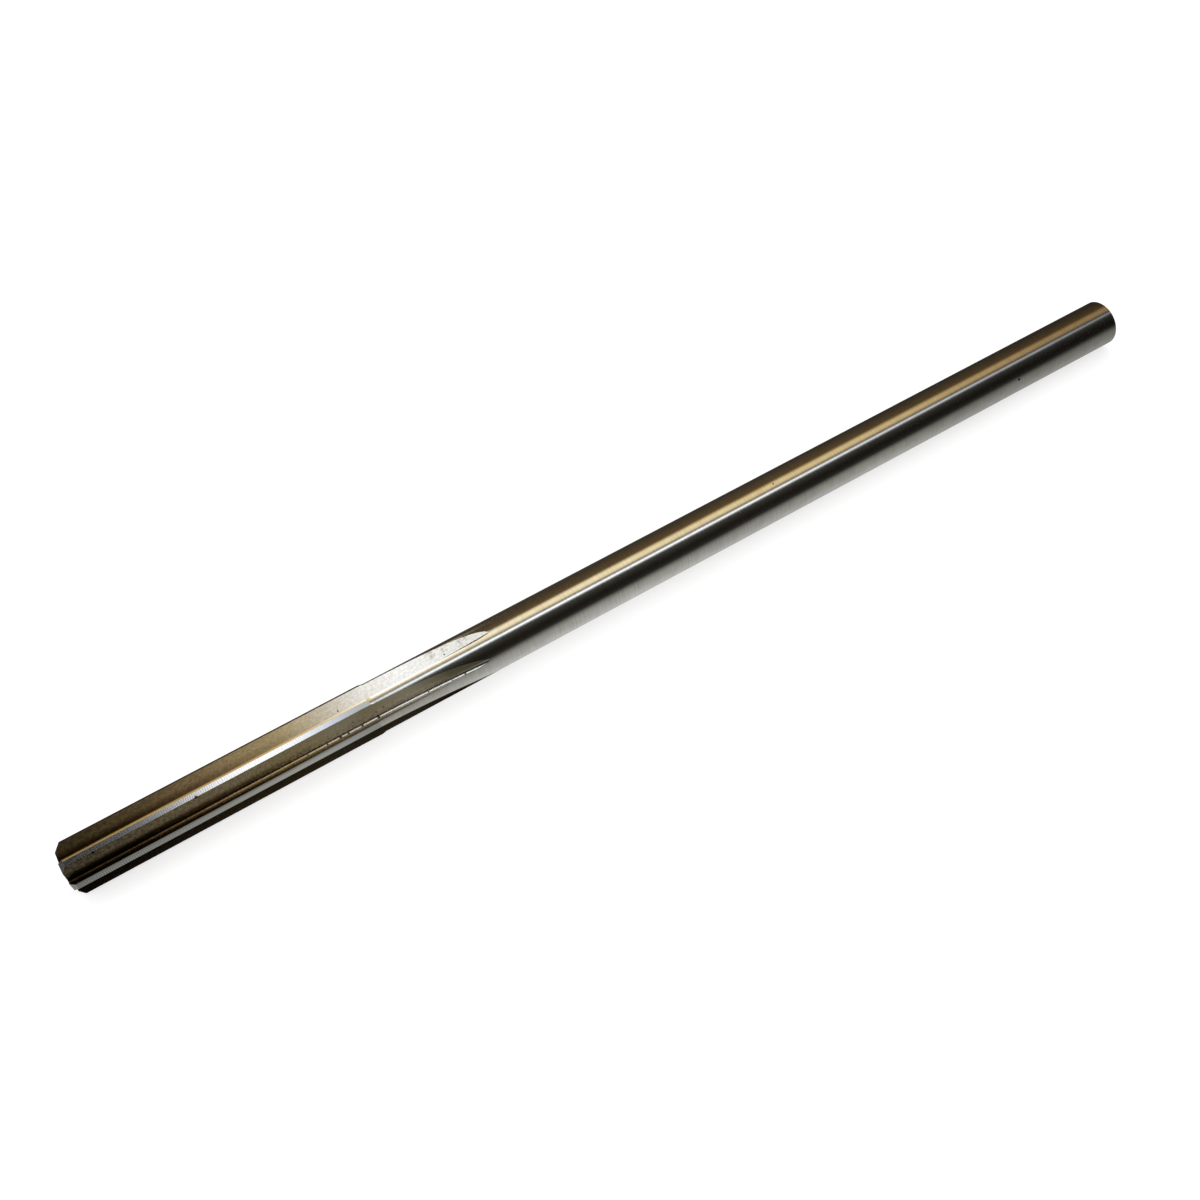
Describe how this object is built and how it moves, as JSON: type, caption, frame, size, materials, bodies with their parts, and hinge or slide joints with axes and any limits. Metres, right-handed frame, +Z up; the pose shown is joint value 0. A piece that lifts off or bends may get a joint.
...
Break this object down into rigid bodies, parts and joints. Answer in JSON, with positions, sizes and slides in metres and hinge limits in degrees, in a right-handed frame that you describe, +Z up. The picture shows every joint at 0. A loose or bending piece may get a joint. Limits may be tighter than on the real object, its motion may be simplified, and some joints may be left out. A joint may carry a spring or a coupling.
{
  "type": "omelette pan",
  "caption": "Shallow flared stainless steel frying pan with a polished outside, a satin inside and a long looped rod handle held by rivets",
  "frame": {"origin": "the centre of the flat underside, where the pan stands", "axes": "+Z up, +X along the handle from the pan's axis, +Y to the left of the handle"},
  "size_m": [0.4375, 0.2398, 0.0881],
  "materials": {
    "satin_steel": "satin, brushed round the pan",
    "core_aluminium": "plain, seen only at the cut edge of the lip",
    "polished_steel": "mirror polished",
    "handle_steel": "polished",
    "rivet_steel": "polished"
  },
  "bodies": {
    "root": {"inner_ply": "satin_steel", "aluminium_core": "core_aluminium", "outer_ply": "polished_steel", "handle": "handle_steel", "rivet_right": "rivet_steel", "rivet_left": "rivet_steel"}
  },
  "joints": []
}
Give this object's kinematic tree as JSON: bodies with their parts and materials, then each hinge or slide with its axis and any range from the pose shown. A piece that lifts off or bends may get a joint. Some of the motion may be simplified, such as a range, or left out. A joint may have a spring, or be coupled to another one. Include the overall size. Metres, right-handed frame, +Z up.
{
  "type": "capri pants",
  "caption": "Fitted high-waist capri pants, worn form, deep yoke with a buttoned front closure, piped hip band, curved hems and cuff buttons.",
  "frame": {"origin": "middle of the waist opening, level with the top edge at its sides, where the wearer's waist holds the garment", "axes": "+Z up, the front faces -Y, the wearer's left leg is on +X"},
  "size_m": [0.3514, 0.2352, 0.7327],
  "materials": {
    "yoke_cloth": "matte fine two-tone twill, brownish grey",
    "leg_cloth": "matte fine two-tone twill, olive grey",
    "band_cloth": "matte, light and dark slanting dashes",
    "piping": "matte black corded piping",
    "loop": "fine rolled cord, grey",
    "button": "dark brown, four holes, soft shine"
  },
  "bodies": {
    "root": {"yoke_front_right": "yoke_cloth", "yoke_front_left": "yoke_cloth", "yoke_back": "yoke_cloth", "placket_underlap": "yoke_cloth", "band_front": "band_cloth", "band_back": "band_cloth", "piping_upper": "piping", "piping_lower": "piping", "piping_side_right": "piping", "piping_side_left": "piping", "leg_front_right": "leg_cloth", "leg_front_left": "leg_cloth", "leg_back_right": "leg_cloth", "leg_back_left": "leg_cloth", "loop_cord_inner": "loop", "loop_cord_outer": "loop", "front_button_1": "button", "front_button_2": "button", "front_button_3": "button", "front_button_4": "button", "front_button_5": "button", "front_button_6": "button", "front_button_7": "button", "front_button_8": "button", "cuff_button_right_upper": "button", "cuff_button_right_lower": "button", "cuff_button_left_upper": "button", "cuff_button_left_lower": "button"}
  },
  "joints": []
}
---
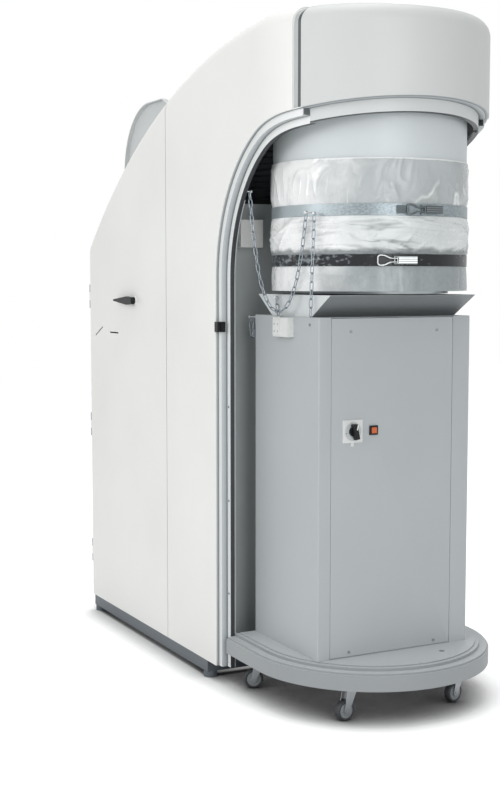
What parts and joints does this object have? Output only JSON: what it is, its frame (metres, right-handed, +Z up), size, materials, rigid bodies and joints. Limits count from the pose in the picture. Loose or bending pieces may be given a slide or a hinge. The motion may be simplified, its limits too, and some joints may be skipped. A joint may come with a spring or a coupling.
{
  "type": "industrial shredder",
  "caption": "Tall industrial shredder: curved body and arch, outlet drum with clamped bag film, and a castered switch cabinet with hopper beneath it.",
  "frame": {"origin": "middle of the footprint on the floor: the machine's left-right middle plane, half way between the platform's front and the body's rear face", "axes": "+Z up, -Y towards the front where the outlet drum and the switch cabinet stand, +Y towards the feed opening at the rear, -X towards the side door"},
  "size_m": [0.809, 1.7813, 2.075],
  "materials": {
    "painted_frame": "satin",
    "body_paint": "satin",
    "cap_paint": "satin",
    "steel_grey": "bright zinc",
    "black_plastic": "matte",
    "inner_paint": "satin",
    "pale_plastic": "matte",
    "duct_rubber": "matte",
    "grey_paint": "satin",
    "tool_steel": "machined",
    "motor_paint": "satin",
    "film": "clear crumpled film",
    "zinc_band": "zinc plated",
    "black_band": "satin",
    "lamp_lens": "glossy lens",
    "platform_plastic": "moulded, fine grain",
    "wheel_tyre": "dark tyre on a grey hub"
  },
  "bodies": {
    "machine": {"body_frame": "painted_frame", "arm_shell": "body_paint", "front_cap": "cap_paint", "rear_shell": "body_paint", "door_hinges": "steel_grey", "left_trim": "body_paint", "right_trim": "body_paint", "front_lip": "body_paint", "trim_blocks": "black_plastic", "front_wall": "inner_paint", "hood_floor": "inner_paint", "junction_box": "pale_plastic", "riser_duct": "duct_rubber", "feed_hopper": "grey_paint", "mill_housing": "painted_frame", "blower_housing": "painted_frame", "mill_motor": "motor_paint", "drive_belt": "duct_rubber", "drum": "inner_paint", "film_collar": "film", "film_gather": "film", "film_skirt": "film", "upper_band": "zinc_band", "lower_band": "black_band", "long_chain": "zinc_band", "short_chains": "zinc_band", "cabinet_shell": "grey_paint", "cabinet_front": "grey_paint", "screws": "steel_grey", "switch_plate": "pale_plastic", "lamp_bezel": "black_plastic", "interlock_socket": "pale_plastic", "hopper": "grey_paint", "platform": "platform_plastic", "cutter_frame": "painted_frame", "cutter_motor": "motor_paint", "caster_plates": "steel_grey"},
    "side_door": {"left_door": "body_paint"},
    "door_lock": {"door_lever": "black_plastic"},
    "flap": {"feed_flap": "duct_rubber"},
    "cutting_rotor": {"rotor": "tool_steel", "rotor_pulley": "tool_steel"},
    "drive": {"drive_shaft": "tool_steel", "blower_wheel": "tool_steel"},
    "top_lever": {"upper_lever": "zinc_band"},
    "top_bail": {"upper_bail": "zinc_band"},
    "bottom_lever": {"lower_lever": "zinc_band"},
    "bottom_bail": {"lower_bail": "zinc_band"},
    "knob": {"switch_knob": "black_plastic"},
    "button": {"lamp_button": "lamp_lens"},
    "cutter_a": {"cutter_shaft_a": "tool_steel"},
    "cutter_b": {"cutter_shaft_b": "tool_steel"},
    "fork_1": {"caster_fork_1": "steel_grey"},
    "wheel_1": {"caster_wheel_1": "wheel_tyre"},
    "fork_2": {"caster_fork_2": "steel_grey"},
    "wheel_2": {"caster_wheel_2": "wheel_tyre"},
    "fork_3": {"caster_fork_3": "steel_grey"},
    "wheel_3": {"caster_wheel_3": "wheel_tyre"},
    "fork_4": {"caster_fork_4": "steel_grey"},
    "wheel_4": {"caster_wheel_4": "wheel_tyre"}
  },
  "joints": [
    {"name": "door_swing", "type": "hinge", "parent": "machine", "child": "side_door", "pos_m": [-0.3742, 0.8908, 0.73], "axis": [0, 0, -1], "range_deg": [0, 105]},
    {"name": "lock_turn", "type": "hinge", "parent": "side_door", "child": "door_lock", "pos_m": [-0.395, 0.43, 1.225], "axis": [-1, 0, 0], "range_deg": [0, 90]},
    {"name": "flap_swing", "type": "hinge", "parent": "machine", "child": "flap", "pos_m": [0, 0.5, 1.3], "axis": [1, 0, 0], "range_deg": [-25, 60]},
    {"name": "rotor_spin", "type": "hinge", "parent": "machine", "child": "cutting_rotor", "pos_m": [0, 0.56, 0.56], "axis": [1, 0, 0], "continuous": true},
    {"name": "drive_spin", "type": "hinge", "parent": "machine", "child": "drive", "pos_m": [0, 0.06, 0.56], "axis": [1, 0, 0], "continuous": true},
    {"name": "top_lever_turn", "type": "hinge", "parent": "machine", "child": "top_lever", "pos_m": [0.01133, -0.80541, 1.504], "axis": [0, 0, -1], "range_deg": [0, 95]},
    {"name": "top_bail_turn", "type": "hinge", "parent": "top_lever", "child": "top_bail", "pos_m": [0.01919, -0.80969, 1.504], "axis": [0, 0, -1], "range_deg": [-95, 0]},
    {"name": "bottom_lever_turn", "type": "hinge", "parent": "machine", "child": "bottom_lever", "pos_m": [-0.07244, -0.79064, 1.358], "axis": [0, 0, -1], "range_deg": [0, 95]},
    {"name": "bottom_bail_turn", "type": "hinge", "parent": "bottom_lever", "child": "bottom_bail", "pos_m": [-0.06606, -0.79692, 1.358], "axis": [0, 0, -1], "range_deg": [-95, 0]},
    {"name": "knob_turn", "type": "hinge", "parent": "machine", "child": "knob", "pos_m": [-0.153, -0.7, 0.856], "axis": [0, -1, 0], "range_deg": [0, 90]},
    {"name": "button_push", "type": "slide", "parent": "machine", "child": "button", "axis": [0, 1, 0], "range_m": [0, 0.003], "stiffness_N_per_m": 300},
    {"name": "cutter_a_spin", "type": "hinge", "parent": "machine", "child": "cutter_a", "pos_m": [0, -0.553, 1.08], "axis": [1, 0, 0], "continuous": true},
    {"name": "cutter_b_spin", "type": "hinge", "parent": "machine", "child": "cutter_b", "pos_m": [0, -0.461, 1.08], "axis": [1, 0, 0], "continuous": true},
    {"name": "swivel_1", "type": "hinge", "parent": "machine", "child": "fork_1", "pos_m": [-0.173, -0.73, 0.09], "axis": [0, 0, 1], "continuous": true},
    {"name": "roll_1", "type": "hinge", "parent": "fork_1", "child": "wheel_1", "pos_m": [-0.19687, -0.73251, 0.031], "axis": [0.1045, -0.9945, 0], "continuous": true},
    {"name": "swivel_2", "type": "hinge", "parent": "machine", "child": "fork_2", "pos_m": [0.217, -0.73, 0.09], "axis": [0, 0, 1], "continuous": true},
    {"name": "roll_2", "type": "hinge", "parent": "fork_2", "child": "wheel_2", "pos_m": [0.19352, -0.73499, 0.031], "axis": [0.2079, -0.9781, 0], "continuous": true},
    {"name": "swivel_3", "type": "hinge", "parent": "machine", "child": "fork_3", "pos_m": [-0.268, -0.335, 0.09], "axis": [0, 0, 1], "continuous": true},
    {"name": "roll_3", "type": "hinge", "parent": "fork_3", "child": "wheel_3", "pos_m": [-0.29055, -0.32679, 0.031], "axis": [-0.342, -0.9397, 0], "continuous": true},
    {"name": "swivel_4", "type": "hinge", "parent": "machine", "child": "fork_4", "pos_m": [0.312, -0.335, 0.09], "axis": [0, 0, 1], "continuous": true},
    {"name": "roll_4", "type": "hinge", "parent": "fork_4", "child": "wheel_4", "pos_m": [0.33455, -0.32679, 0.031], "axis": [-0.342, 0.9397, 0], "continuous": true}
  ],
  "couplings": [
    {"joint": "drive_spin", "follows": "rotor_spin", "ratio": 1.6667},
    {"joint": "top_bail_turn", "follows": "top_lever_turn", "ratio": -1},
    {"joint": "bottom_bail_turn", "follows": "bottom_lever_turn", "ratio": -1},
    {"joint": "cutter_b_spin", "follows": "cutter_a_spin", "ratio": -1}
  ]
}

Prompt - Return all lines of the material above in which the word "rigid" occurs.

Exercise output -
Break this object down into rigid bodies, parts and joints. Answer in JSON, with positions, sizes and slides in metres and hinge limits in degrees, in a right-handed frame that you describe, +Z up. The picture shows every joint at 0. A loose or bending piece may get a joint. Limits may be tighter than on the real object, its motion may be simplified, and some joints may be left out. A joint may carry a spring or a coupling.
What parts and joints does this object have? Output only JSON: what it is, its frame (metres, right-handed, +Z up), size, materials, rigid bodies and joints. Limits count from the pose in the picture. Loose or bending pieces may be given a slide or a hinge. The motion may be simplified, its limits too, and some joints may be skipped. A joint may come with a spring or a coupling.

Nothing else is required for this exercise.